Bugünlerde doğalgaz bulduk diye sevinmemizi bekleyen hatta sevinmemizin altında vatan hainliği arayanlara şunu da hatırlatmadan geçmeyelim.

Müjdesini verdiğiniz doğal gaz, çıksa, işletilse ve kullanılsa bile, bu iktidarın başımıza bela ettiği Suriye belasının ekonomik faturasını ancak karşılıyor. O da usulüne uygun kullanılırsa…

Rezervin tahmini hatta iktidarca abartılması dahil getirisi ortalama 50 milyar dolar. Tabi kendi imkanlarımızla çıkarabilirsek…

Peki, Suriyeliler için harcanan para?

Devletin açıkladığı rakamlar üzerinden hesaplama yapan Prof. Dr. Mehmet Alagöz, 2011'den 2020 başına kadar Suriyeli Sığınmacılar için Türk devletinin kaynaklarından harcanan paranın 58 Milyar dolar olduğunu ortaya koyuyor.
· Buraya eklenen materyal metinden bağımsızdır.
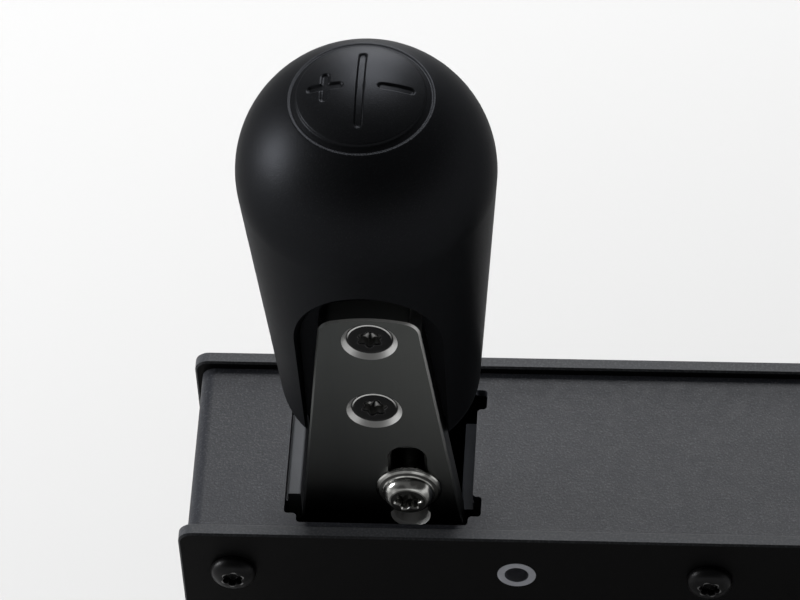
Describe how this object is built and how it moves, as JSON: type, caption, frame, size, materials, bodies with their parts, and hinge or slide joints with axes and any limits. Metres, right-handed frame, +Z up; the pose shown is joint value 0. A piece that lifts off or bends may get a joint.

Bunun 7 miyar doları Birleşmiş Milletler ve AB fonlarından harcanmış, gerisi bizden…

Dikkatinizi çekeyim, bu harcamaya askeri harcamalar, Suriye’de 3 milyon insana yapılan sosyal yardımlar, Suriye’de devlet memurlarına ve ÖSO’ya ödenen maaşlar dahil değil.

Ha bir de Rus uçağının düşürülmesinden sonra çıkan ekonomik krizin maliyeti, S-400 faturası falan da dahil değil.

Gerçek maliyet 80 milyar doların üzerinde görünüyor.

Yani sizin müjde, sadece bir hatanızın faturasını bile karşılayamıyor ama siz ısrarla benim sevinmemi istiyor hatta sevinmeyenleri dövmeye bile kalkıyorsunuz.